Bovine NMRAL2 Protein Blunts Nitric Oxide Production and Inflammatory Response in Mycobacterium bovis Infected Bovine Lung Epithelial Cells

Abstract

Tuberculosis (TB), primarily caused by Mycobacterium tuberculosis (M. tb) and Mycobacterium bovis (M. bovis), remains the leading cause of death from a single infectious agent globally. Intracellular survival is crucial for their virulence; yet, the underlying mechanisms are not fully understood. This study aimed to demonstrate the significance of a previously unannotated bovine gene ENSBTAG00000011305 in M. bovis intracellular survival.
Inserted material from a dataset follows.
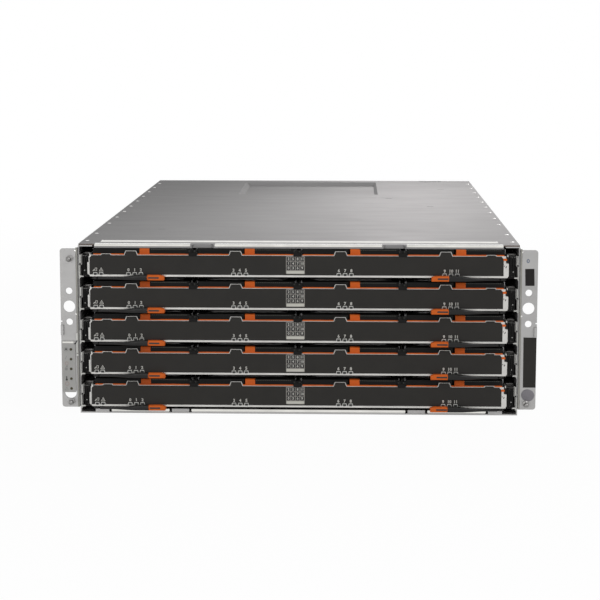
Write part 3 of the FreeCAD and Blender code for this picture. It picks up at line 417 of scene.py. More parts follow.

This gene was termed NMRAL2_Bovine due to its inclusion of the NmrA domain which has a relation to nitric oxide (NO) production. We used CRISPR/Cas9 to knock out NMRAL2_Bovine in bovine lung epithelial cells and observed a significant decrease in M. bovis-induced cell death and the intracellular bacterial count, alongside increased NO levels. A transcriptome analysis revealed the upregulation of pathways linked to NO, IL-6, and TNF-α production, which was confirmed by the increased expression of iNOS, IL-6, and TNF-α. Correspondingly, Western blotting indicated that key signaling pathways, including NF-κB and MAPK, were activated. In conclusion, our findings determined that NMRAL2_Bovine functions as a negative regulator of the inflammatory response induced by M. bovis infection at the cellular level and, thereby, provide a novel insight into TB pathogenesis and a potential target for developing novel host-directed therapies against TB.